The hard problem in multi-agent is context transfer

Feb 10, 2026

agents · context-engineering · tool-design · infrastructure

A developer posted a 15-stage multi-agent pipeline that ships 2,800 lines a day through Claude Code. The internet focused on the agent count. I think they’re looking at the wrong thing.

Loops work because context stays

The pipeline’s quality loops - review up to 5 times, test up to 10 - are effective. But not because iteration is magic. They work because a single agent looping on its own work retains full context. It remembers what it tried, what failed, why. Every iteration builds on the last.

This is test-time compute in practice. More thinking time on the same problem, with the same context, produces better results. No surprise there.

The lossy handoff

The moment you introduce a second agent, you have a context transfer problem. Agent A built the feature. Agent B reviews it. Agent B doesn’t know what Agent A considered and rejected. It doesn’t know the constraints that shaped the implementation. It’s reviewing code with half the story.

This is the mythical man-month for agents. Adding more agents to a problem adds coordination overhead that can exceed the value they provide. Every agent boundary is a lossy compression of context.

Anthropic showed this when they had 16 parallel agents build a C compiler. The parallel agents worked - but only after investing heavily in the decomposition. The lexer agent produced tokens in a format that made sense given its internal constraints. The parser agent expected a different structure. Neither agent was wrong. They just didn’t share context about why each made its decisions. The fix wasn’t more agents or smarter prompts. It was defining boundaries so clean that agents didn’t need each other’s context to do their jobs. That interface design work took longer than writing the actual agent prompts.
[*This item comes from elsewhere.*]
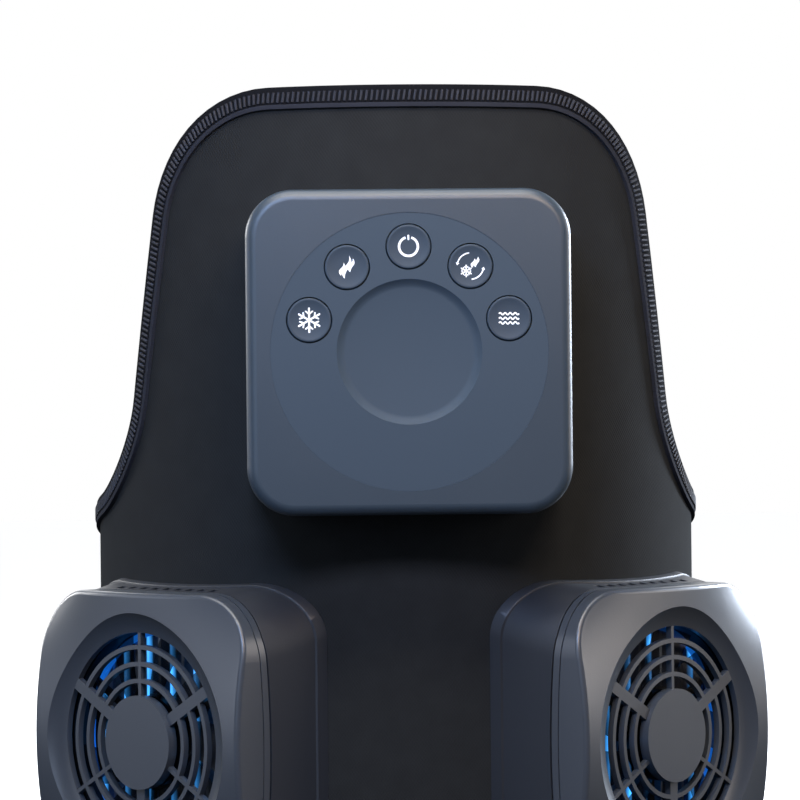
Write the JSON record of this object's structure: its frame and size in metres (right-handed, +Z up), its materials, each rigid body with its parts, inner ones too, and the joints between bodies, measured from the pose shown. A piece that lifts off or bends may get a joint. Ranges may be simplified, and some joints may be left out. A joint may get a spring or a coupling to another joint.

The same thing happens at smaller scales. Two agents doing code review and implementation. The reviewer flags a function as “too complex” and sends it back. The implementer simplifies it but breaks an edge case the reviewer doesn’t know about, because the context for why the function was complex in the first place got lost in the handoff. Three rounds later you’re back where you started.

When to loop vs. when to split

So when does adding an agent actually help?

Loop when the task benefits from refinement. Same context, deeper thinking. A single agent iterating on test failures has full history of what it tried. Each pass narrows the search space. This is where test-time compute shines - the context compounds.

Split when the task requires a genuinely different capability. A code writer and a security auditor look at the same code with different eyes. A frontend agent and a backend agent work in different domains. The key: the boundary between them must be a clean interface, not a shared context. If agent B needs to understand agent A’s reasoning to do its job, you don’t have two tasks - you have one task with a bad seam.

The inflection point is context dependency. Ask: does the next step need to know why the previous step made its choices, or just what it produced? If the output is self-explanatory - a test suite, an API schema, a compiled artifact - split freely. If understanding the output requires understanding the reasoning, keep it in one agent and loop.

The agent harness matters more than the agent count. A good harness preserves context across handoffs. A bad one loses it. Most multi-agent failures aren’t intelligence failures. They’re context transfer failures.

Fix the handoff, and the pipeline works. Add more agents without fixing the handoff, and you just multiply the confusion.